A great example of this failure in the feedback mechanism is the UK vote to leave the European Union. As the result was announced, we witnessed the establishment’s absolute shock and horror — but more than that, their complete disbelief. In his 2020 piece “BREXIT: HOW MPS STRUGGLED TO REFLECT THEIR VOTERS”, Chris Stafford noted that whilst 52 per cent of voters (and 67 per cent of constituencies) voted to leave the EU, just 25 per cent of MPs claimed to do the same.
The real evidence of a failure in the feedback mechanism was the response. In a functioning system, one which was attempting to achieve homeostasis, MPs would have both attempted to understand the reasons for the vote and moved towards the electorate’s position(s). Instead they first chose to blame anybody and everybody for rigging the vote — from the Russians, social media misinformation and cabals of financiers — before spending the next three years trying to overturn it.
Time and time again, rather than listen to the feedback mechanism, the establishment has chosen not just to ignore it but to actively defy it. The electorate will simply not be allowed to have the change it desires and keep voting for.

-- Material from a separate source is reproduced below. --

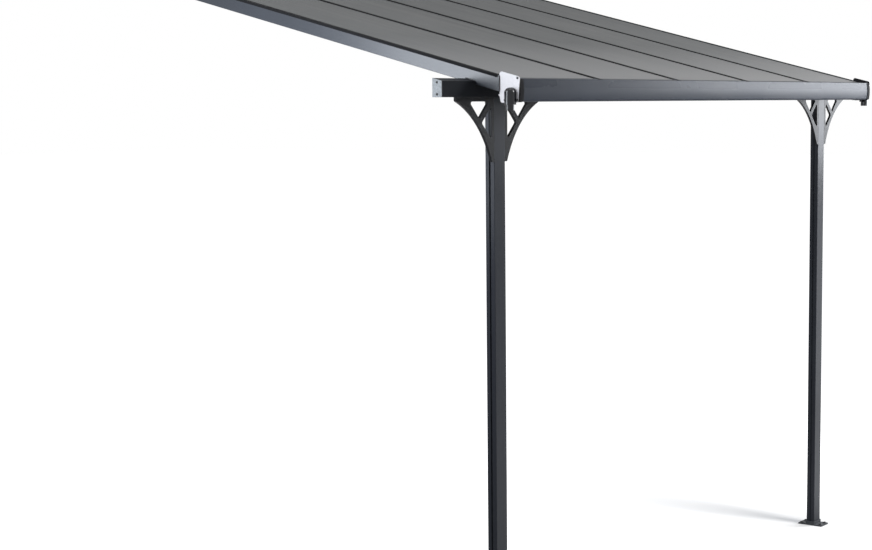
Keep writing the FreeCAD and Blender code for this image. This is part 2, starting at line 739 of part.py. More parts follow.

With the appointment of Sunak and Starmer, voters will only be allowed to choose at the next election between parties controlled by people from the same small segment of society, who share the same values and beliefs, and whose policies (despite some presentational differences) are fundamentally the same.
The system will not be allowed to achieve homeostasis. As the Britannica states, “If homeostasis is unsuccessful, disaster or death ensues.”